Directions: Take the material below and write it all out again exactly.

Data extract:
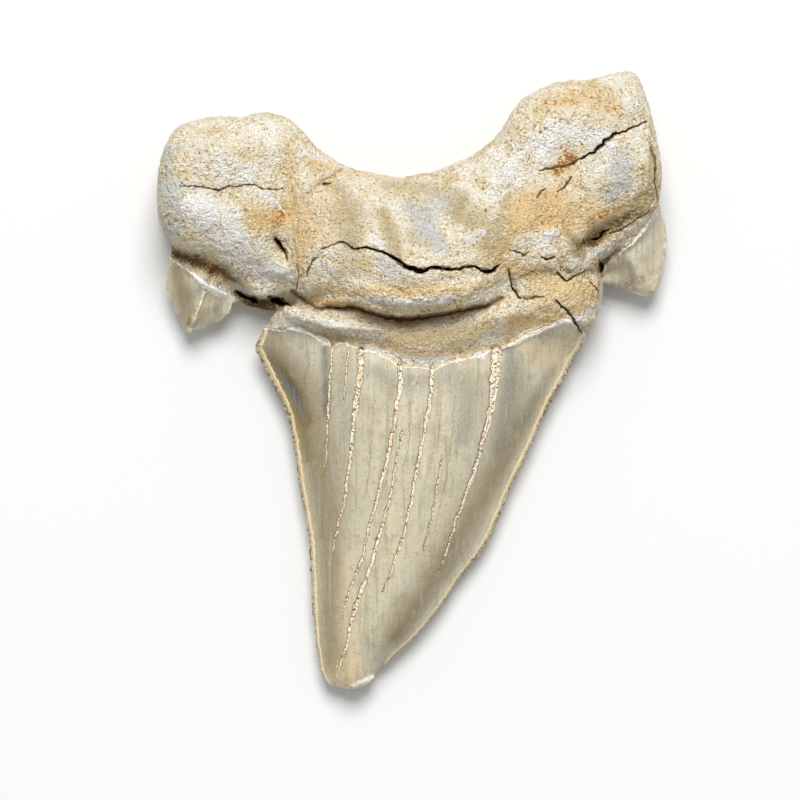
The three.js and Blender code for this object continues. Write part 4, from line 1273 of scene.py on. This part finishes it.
def with_soil_in_cracks(tree, colour, colours, maps):
    """Soil lies in the seam under the lip, in the hairlines and beside the fissures."""
    seam = inside_line(tree, maps, "seam", 0.5, 0.30)
    hairline = inside_line(tree, maps, "hairline", 0.5, 0.20)
    beside = sum_up(tree, (maps["fissure"], 1.0), (maps["crumble"], 0.6), start=-0.3)
    faint = add_node(tree, "MapRange", (maps["enamel"], 0.1, 0.3, 1.0, 0.35))
    return lay_over(
        tree,
        colour,
        (colours.amber, seam, -0.42, -0.04, 0.75),
        (colours.umber, seam, -0.06, 0.10, 0.9),
        (colours.amber, hairline, -0.10, 0.0, 0.8, faint),
        (colours.umber, hairline, -0.03, 0.03, 0.85, faint),
        (colours.amber, beside, 0.14, 0.03, 0.6),
        (colours.umber, beside, 0.05, -0.03, 0.8),
    )


def fossil_material(colours):
    """Phosphate fossil: a dull, grainy, iron-stained root and a crown of satin enamel.

    Grains and pits too fine for the mesh stand in the bump; the enamel has only its faint lines.
    """
    material, tree = new_material("mineralised_tooth_root_and_enamel")
    maps = {name: stored(tree, name) for name in MEASURES}
    maps.update(fossil_patterns(tree, place_on_tooth(tree)))
    enamel = with_worn_edge(tree, enamel_colour(tree, colours, maps), colours, maps)
    colour = with_enamel(tree, root_colour(tree, colours, maps), enamel, colours, maps)
    colour = with_soil_and_chalk(tree, colour, colours, maps)
    colour = with_filled_cracks(tree, colour, colours, maps)
    colour = with_soil_in_cracks(tree, colour, colours, maps)
    on_enamel = add_node(tree, "MapRange", (maps["enamel"], -0.02, 0.06))
    root_height = sum_up(tree, (maps["speckle"], 2.4), (maps["gaps"], -0.14), (maps["mottle"], 0.8))
    enamel_height = sum_up(tree, (maps["streaks"], 0.35), (maps["dust"], 0.16))
    height = add_node(tree, "Mix", {0: on_enamel, 2: root_height, 3: enamel_height})
    bump = add_node(tree, "Bump", {"Height": height, "Strength": 1.0, "Distance": 0.30 * MM})
    roughness = add_node(tree, "MapRange", (on_enamel, 0.0, 1.0, 0.88, 0.42))
    sockets = {"Base Color": colour, "Roughness": roughness, "Normal": bump, "Specular IOR Level": 0.35}
    finish_material(tree, sockets)
    return material


def fissure_material(colours):
    """Soil packed in the fissures: brown at their banks, nearly black in the middle, without gloss.

    Its crumbs are about 0.3 mm, twice as coarse as real ones.
    """
    material, tree = new_material("dry_soil_in_fissures")
    crumbs = add_node(tree, "TexNoise", {"Vector": place_on_tooth(tree), "Scale": 1 / 0.3, "Detail": 3.0})
    depth = sum_up(tree, (stored(tree, "fissure"), 1.0), (crumbs, 0.25), start=-0.125)
    colour = lay_over(
        tree,
        colours.umber,
        (colours.soot, depth, 0.02, -0.16, 1.0),
        (colours.amber, crumbs, 0.54, 0.66, 0.35),
    )
    finish_material(tree, {"Base Color": colour, "Roughness": 0.95})
    return material


def paper_material(colour):
    """Matt white paper: evenly pale and without gloss, so it shows soft shadows and nothing else."""
    material, tree = new_material("matt_white_paper")
    finish_material(tree, {"Base Color": (*colour, 1.0), "Roughness": 0.9})
    return material


# Operators.


class TOOTH_OT_surface(bpy.types.Operator):
    """Build the tooth's worn surface over its solid"""

    bl_idname = "tooth.surface"
    bl_label = "Tooth surface"

    def execute(self, context):
        settings = context.scene.tooth_surface
        colours = context.scene.tooth_colours
        solid = solid_in_millimetres()
        tree = cutting_edge_tree(solid)
        bm = even_surface(solid, settings.spacing / MM)
        skin_edge = smooth_form(bm)
        meet_cutting_edges(bm, skin_edge, tree)
        lighten_underside(bm)
        refine_for_detail(bm, tree)
        shaped, grain = shape_surface(bm, tree, settings)
        mesh = cut_fissures(bm, (fossil_material(colours), fissure_material(colours)))
        write_measures(mesh, tree, shaped, grain)
        mesh.transform(Matrix.Scale(MM, 4))
        mesh.name = "tooth_surface"
        tooth = linked_object("tooth_surface", mesh)
        mesh.polygons.foreach_set("use_smooth", [True] * len(mesh.polygons))
        mesh.set_sharp_from_angle(angle=math.radians(62))
        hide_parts(NODE)
        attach(tooth, BODY)
        return {"FINISHED"}


class TOOTH_OT_studio(bpy.types.Operator):
    """Set the pale floor, the soft light and the camera that looks straight down"""

    bl_idname = "tooth.studio"
    bl_label = "Studio"

    def execute(self, context):
        settings = context.scene.tooth_studio
        scene = context.scene
        bm = bmesh.new()
        bmesh.ops.create_grid(bm, x_segments=1, y_segments=1, size=settings.floor_reach)
        floor = linked_object("studio_floor", mesh_of(bm, "studio_floor", (paper_material(settings.floor),)))

        world = bpy.data.worlds.new("studio_air")
        scene.world = world
        world.use_nodes = True
        world.node_tree.nodes.clear()
        air = add_node(world.node_tree, "Background", ((1, 1, 1, 1), settings.air))
        add_node(world.node_tree, "OutputWorld", (air,))

        key = bpy.data.lights.new("soft_box", "AREA")
        key.shape = "DISK"
        key.size = settings.key_size
        key.energy = settings.key_power
        soft_box = bpy.data.objects.new("soft_box", key)
        soft_box.location = settings.key_place
        soft_box.rotation_euler = (-soft_box.location).to_track_quat("-Z", "Y").to_euler()
        scene.collection.objects.link(soft_box)

        camera_data = bpy.data.cameras.new("copy_stand_camera")
        camera_data.sensor_width = 36
        camera_data.lens = settings.lens
        camera_data.clip_end = 20
        camera = bpy.data.objects.new("copy_stand_camera", camera_data)
        distance = settings.view_width * settings.lens / camera_data.sensor_width
        camera.location = Vector(PICTURE_MIDDLE) * MM + Vector((0, 0, distance))
        scene.collection.objects.link(camera)
        scene.camera = camera
        scene.view_settings.view_transform = "Standard"
        return {"FINISHED"}


class TOOTH_PT_panel(bpy.types.Panel):
    """Lists the steps that build the tooth"""

    bl_idname = "TOOTH_PT_panel"
    bl_label = "Fossil shark tooth"
    bl_space_type = "VIEW_3D"
    bl_region_type = "UI"
    bl_category = "Tooth"

    def draw(self, context):
        layout = self.layout
        for operator in (TOOTH_OT_surface, TOOTH_OT_studio):
            layout.operator(operator.bl_idname)
        for group in ("tooth_surface", "tooth_colours", "tooth_studio"):
            settings = getattr(context.scene, group)
            box = layout.box()
            for name in settings.__annotations__:
                box.prop(settings, name)


CLASSES = (
    ToothSurfaceSettings,
    ToothColourSettings,
    ToothStudioSettings,
    TOOTH_OT_surface,
    TOOTH_OT_studio,
    TOOTH_PT_panel,
)


def register():
    for cls in CLASSES:
        bpy.utils.register_class(cls)
    bpy.types.Scene.tooth_surface = PointerProperty(type=ToothSurfaceSettings)
    bpy.types.Scene.tooth_colours = PointerProperty(type=ToothColourSettings)
    bpy.types.Scene.tooth_studio = PointerProperty(type=ToothStudioSettings)


def unregister():
    del bpy.types.Scene.tooth_surface
    del bpy.types.Scene.tooth_colours
    del bpy.types.Scene.tooth_studio
    for cls in reversed(CLASSES):
        bpy.utils.unregister_class(cls)


def main():
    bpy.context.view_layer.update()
    register()
    bpy.ops.tooth.surface()
    bpy.ops.tooth.studio()


if __name__ == "__main__":
    main()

Expected answer:
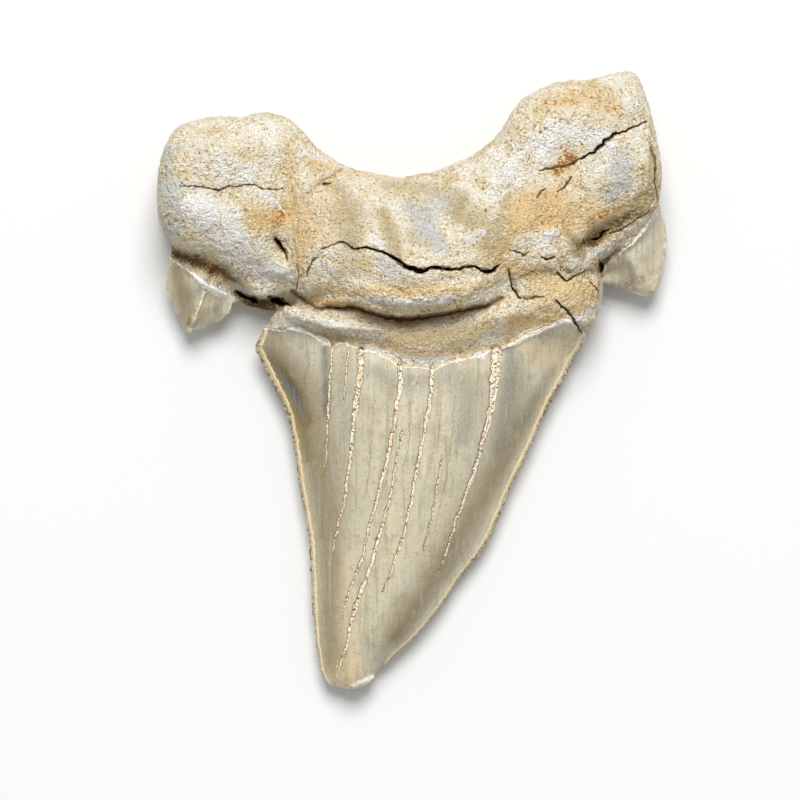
The three.js and Blender code for this object continues. Write part 4, from line 1273 of scene.py on. This part finishes it.
def with_soil_in_cracks(tree, colour, colours, maps):
    """Soil lies in the seam under the lip, in the hairlines and beside the fissures."""
    seam = inside_line(tree, maps, "seam", 0.5, 0.30)
    hairline = inside_line(tree, maps, "hairline", 0.5, 0.20)
    beside = sum_up(tree, (maps["fissure"], 1.0), (maps["crumble"], 0.6), start=-0.3)
    faint = add_node(tree, "MapRange", (maps["enamel"], 0.1, 0.3, 1.0, 0.35))
    return lay_over(
        tree,
        colour,
        (colours.amber, seam, -0.42, -0.04, 0.75),
        (colours.umber, seam, -0.06, 0.10, 0.9),
        (colours.amber, hairline, -0.10, 0.0, 0.8, faint),
        (colours.umber, hairline, -0.03, 0.03, 0.85, faint),
        (colours.amber, beside, 0.14, 0.03, 0.6),
        (colours.umber, beside, 0.05, -0.03, 0.8),
    )


def fossil_material(colours):
    """Phosphate fossil: a dull, grainy, iron-stained root and a crown of satin enamel.

    Grains and pits too fine for the mesh stand in the bump; the enamel has only its faint lines.
    """
    material, tree = new_material("mineralised_tooth_root_and_enamel")
    maps = {name: stored(tree, name) for name in MEASURES}
    maps.update(fossil_patterns(tree, place_on_tooth(tree)))
    enamel = with_worn_edge(tree, enamel_colour(tree, colours, maps), colours, maps)
    colour = with_enamel(tree, root_colour(tree, colours, maps), enamel, colours, maps)
    colour = with_soil_and_chalk(tree, colour, colours, maps)
    colour = with_filled_cracks(tree, colour, colours, maps)
    colour = with_soil_in_cracks(tree, colour, colours, maps)
    on_enamel = add_node(tree, "MapRange", (maps["enamel"], -0.02, 0.06))
    root_height = sum_up(tree, (maps["speckle"], 2.4), (maps["gaps"], -0.14), (maps["mottle"], 0.8))
    enamel_height = sum_up(tree, (maps["streaks"], 0.35), (maps["dust"], 0.16))
    height = add_node(tree, "Mix", {0: on_enamel, 2: root_height, 3: enamel_height})
    bump = add_node(tree, "Bump", {"Height": height, "Strength": 1.0, "Distance": 0.30 * MM})
    roughness = add_node(tree, "MapRange", (on_enamel, 0.0, 1.0, 0.88, 0.42))
    sockets = {"Base Color": colour, "Roughness": roughness, "Normal": bump, "Specular IOR Level": 0.35}
    finish_material(tree, sockets)
    return material


def fissure_material(colours):
    """Soil packed in the fissures: brown at their banks, nearly black in the middle, without gloss.

    Its crumbs are about 0.3 mm, twice as coarse as real ones.
    """
    material, tree = new_material("dry_soil_in_fissures")
    crumbs = add_node(tree, "TexNoise", {"Vector": place_on_tooth(tree), "Scale": 1 / 0.3, "Detail": 3.0})
    depth = sum_up(tree, (stored(tree, "fissure"), 1.0), (crumbs, 0.25), start=-0.125)
    colour = lay_over(
        tree,
        colours.umber,
        (colours.soot, depth, 0.02, -0.16, 1.0),
        (colours.amber, crumbs, 0.54, 0.66, 0.35),
    )
    finish_material(tree, {"Base Color": colour, "Roughness": 0.95})
    return material


def paper_material(colour):
    """Matt white paper: evenly pale and without gloss, so it shows soft shadows and nothing else."""
    material, tree = new_material("matt_white_paper")
    finish_material(tree, {"Base Color": (*colour, 1.0), "Roughness": 0.9})
    return material


# Operators.


class TOOTH_OT_surface(bpy.types.Operator):
    """Build the tooth's worn surface over its solid"""

    bl_idname = "tooth.surface"
    bl_label = "Tooth surface"

    def execute(self, context):
        settings = context.scene.tooth_surface
        colours = context.scene.tooth_colours
        solid = solid_in_millimetres()
        tree = cutting_edge_tree(solid)
        bm = even_surface(solid, settings.spacing / MM)
        skin_edge = smooth_form(bm)
        meet_cutting_edges(bm, skin_edge, tree)
        lighten_underside(bm)
        refine_for_detail(bm, tree)
        shaped, grain = shape_surface(bm, tree, settings)
        mesh = cut_fissures(bm, (fossil_material(colours), fissure_material(colours)))
        write_measures(mesh, tree, shaped, grain)
        mesh.transform(Matrix.Scale(MM, 4))
        mesh.name = "tooth_surface"
        tooth = linked_object("tooth_surface", mesh)
        mesh.polygons.foreach_set("use_smooth", [True] * len(mesh.polygons))
        mesh.set_sharp_from_angle(angle=math.radians(62))
        hide_parts(NODE)
        attach(tooth, BODY)
        return {"FINISHED"}


class TOOTH_OT_studio(bpy.types.Operator):
    """Set the pale floor, the soft light and the camera that looks straight down"""

    bl_idname = "tooth.studio"
    bl_label = "Studio"

    def execute(self, context):
        settings = context.scene.tooth_studio
        scene = context.scene
        bm = bmesh.new()
        bmesh.ops.create_grid(bm, x_segments=1, y_segments=1, size=settings.floor_reach)
        floor = linked_object("studio_floor", mesh_of(bm, "studio_floor", (paper_material(settings.floor),)))

        world = bpy.data.worlds.new("studio_air")
        scene.world = world
        world.use_nodes = True
        world.node_tree.nodes.clear()
        air = add_node(world.node_tree, "Background", ((1, 1, 1, 1), settings.air))
        add_node(world.node_tree, "OutputWorld", (air,))

        key = bpy.data.lights.new("soft_box", "AREA")
        key.shape = "DISK"
        key.size = settings.key_size
        key.energy = settings.key_power
        soft_box = bpy.data.objects.new("soft_box", key)
        soft_box.location = settings.key_place
        soft_box.rotation_euler = (-soft_box.location).to_track_quat("-Z", "Y").to_euler()
        scene.collection.objects.link(soft_box)

        camera_data = bpy.data.cameras.new("copy_stand_camera")
        camera_data.sensor_width = 36
        camera_data.lens = settings.lens
        camera_data.clip_end = 20
        camera = bpy.data.objects.new("copy_stand_camera", camera_data)
        distance = settings.view_width * settings.lens / camera_data.sensor_width
        camera.location = Vector(PICTURE_MIDDLE) * MM + Vector((0, 0, distance))
        scene.collection.objects.link(camera)
        scene.camera = camera
        scene.view_settings.view_transform = "Standard"
        return {"FINISHED"}


class TOOTH_PT_panel(bpy.types.Panel):
    """Lists the steps that build the tooth"""

    bl_idname = "TOOTH_PT_panel"
    bl_label = "Fossil shark tooth"
    bl_space_type = "VIEW_3D"
    bl_region_type = "UI"
    bl_category = "Tooth"

    def draw(self, context):
        layout = self.layout
        for operator in (TOOTH_OT_surface, TOOTH_OT_studio):
            layout.operator(operator.bl_idname)
        for group in ("tooth_surface", "tooth_colours", "tooth_studio"):
            settings = getattr(context.scene, group)
            box = layout.box()
            for name in settings.__annotations__:
                box.prop(settings, name)


CLASSES = (
    ToothSurfaceSettings,
    ToothColourSettings,
    ToothStudioSettings,
    TOOTH_OT_surface,
    TOOTH_OT_studio,
    TOOTH_PT_panel,
)


def register():
    for cls in CLASSES:
        bpy.utils.register_class(cls)
    bpy.types.Scene.tooth_surface = PointerProperty(type=ToothSurfaceSettings)
    bpy.types.Scene.tooth_colours = PointerProperty(type=ToothColourSettings)
    bpy.types.Scene.tooth_studio = PointerProperty(type=ToothStudioSettings)


def unregister():
    del bpy.types.Scene.tooth_surface
    del bpy.types.Scene.tooth_colours
    del bpy.types.Scene.tooth_studio
    for cls in reversed(CLASSES):
        bpy.utils.unregister_class(cls)


def main():
    bpy.context.view_layer.update()
    register()
    bpy.ops.tooth.surface()
    bpy.ops.tooth.studio()


if __name__ == "__main__":
    main()